Fifth Example: Deductible Reserve, Generous Returns, for Twenty-Six Additional Years. All of this begins to merge with the idea of lifetime health insurance, which is the subject of the next Chapter. So we need to add at least one new idea, which is whole-life health insurance. We end this term-insurance line of thought with the stockbroker's hard-nosed assessment that he can't make a profit with this idea unless he starts with a $10,000 nest egg, or else charges hidden fees. The first $6300 gets provided by Obamacare's discovery they can't make health insurance work without a $6300 deductible. Matching that is my own assertion that no one should risk using $6300 deductibles unless he can see some source for the money, whether it is a government subsidy or his own personal savings, of enough ready cash to cover one year's deductible. Even so, we have to find another $3700 to get to the safe harbor of ten percent. If such a thing as $10,000 deductible became available, it would close this gap without borrowing, because higher deductibles make lower premiums possible, and eventually you break even. But right now, the individual has to borrow $3700 to make this work. Because the new father and mother are young, they are going to have to pay a higher interest rate, and we might as well assume a loan-rate of 10%. But it's 10% on $3700 of it, which makes the whole fund eligible for a 10% return. In round numbers, that's $1000 minus $370, or a net gain of $630 a year; reducing the loan balance to $3100 the second year, $2500 the next, etc., You would have to be working with real Obstetrical costs to know how much it would cost, but this is the general idea behind calling the initial cost a wash.. Now, where does that leave us, with essentially $10,000 to prime the pump, and starting with a growing income of $1000?

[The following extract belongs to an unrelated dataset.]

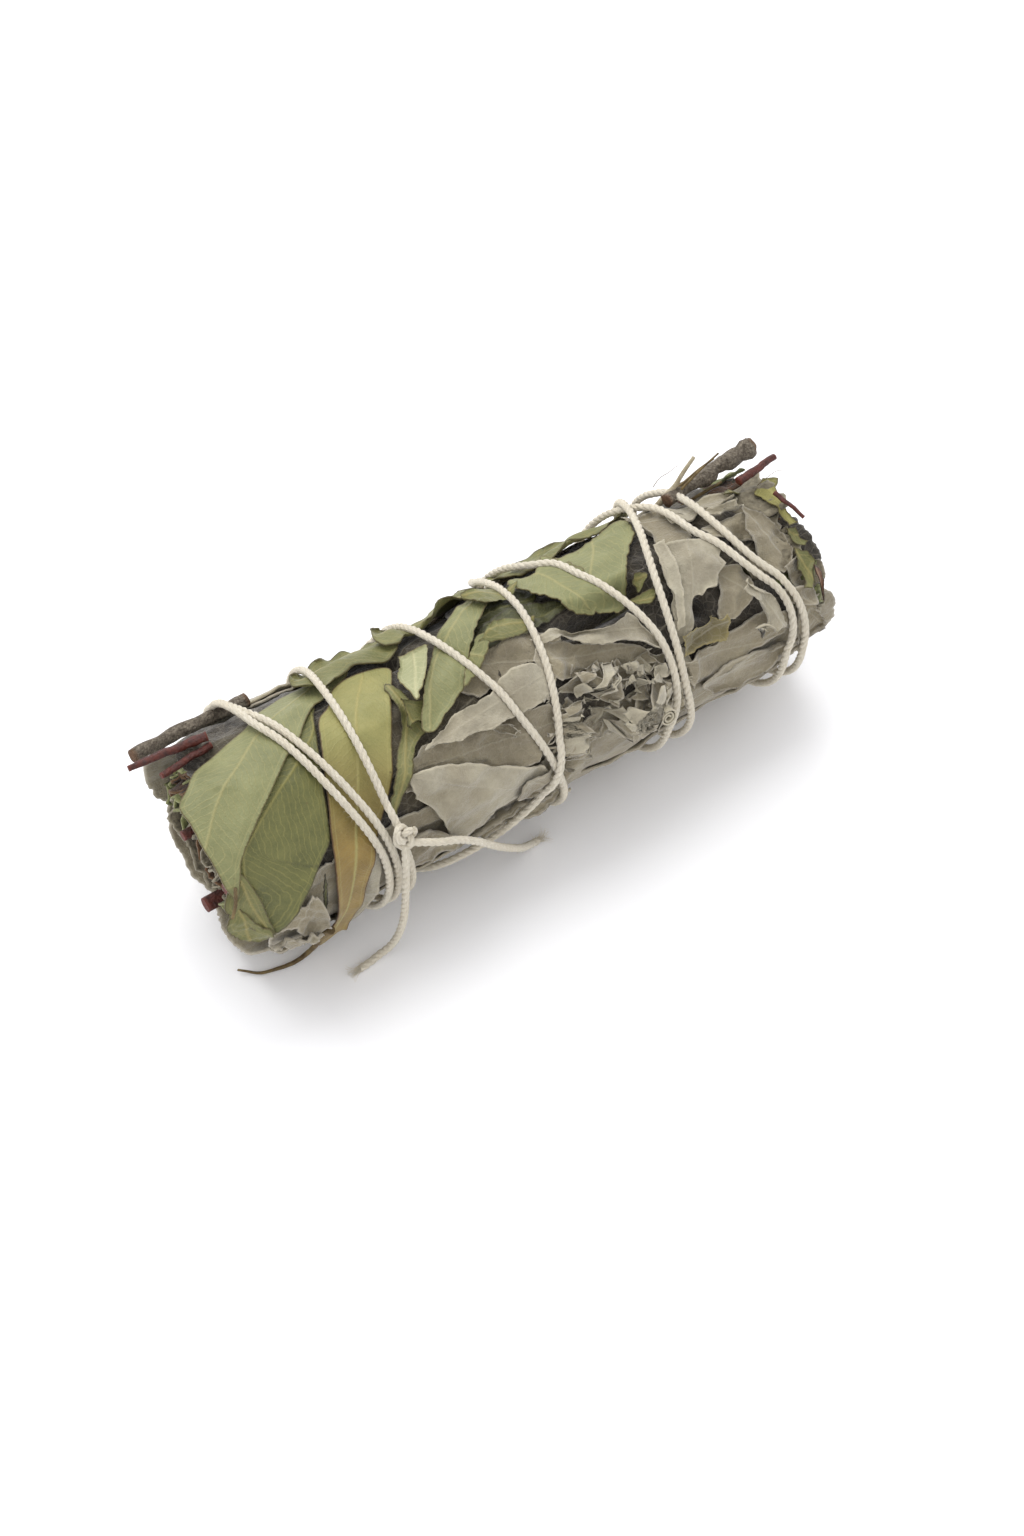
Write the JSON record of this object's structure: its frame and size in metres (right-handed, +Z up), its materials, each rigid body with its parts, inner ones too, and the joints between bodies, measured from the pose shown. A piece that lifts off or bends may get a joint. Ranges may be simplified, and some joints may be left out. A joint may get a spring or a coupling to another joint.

Well, it leaves us with $80,000 at age 26, and literally millions at age 65. The numbers are so generous we see no need for precision. We can now see a clear path from a cash contribution you must make, to quite enough money to pay all average lifetime medical costs by the age of 65. All medical costs, so no 6% payroll deduction, no premiums, become a possibility. And with enough extra cash emerging from the calculation to make it unnecessary to use a calculator to be reassuring. Only by getting another 26 years of income does it become possible, but it does make it unnecessary to have quite so many assets when you start being a capitalist at birth.

As a footnote, we find it unnecessary to tell bankers how to smooth out repayment of $10,000 from people who are pretty much guaranteed to have millions before they die; it's what bankers do for a living and they are good at it. But there is one other risk inherent in this discussion: the risk that any particular individual could get very sick several times. In some circles, the solution to that contingency would be called "reinsurance", and in other circles, it implies "subsidy". But, otherwise, this system has only one remaining difficulty. It would take 80 years to prove itself. That might seem like a great handicap, until it gets compared with the risk of taking on too many complex tasks, too rapidly. One of the great advantages of taking this approach is that its several steps force major readjustments to be gradual.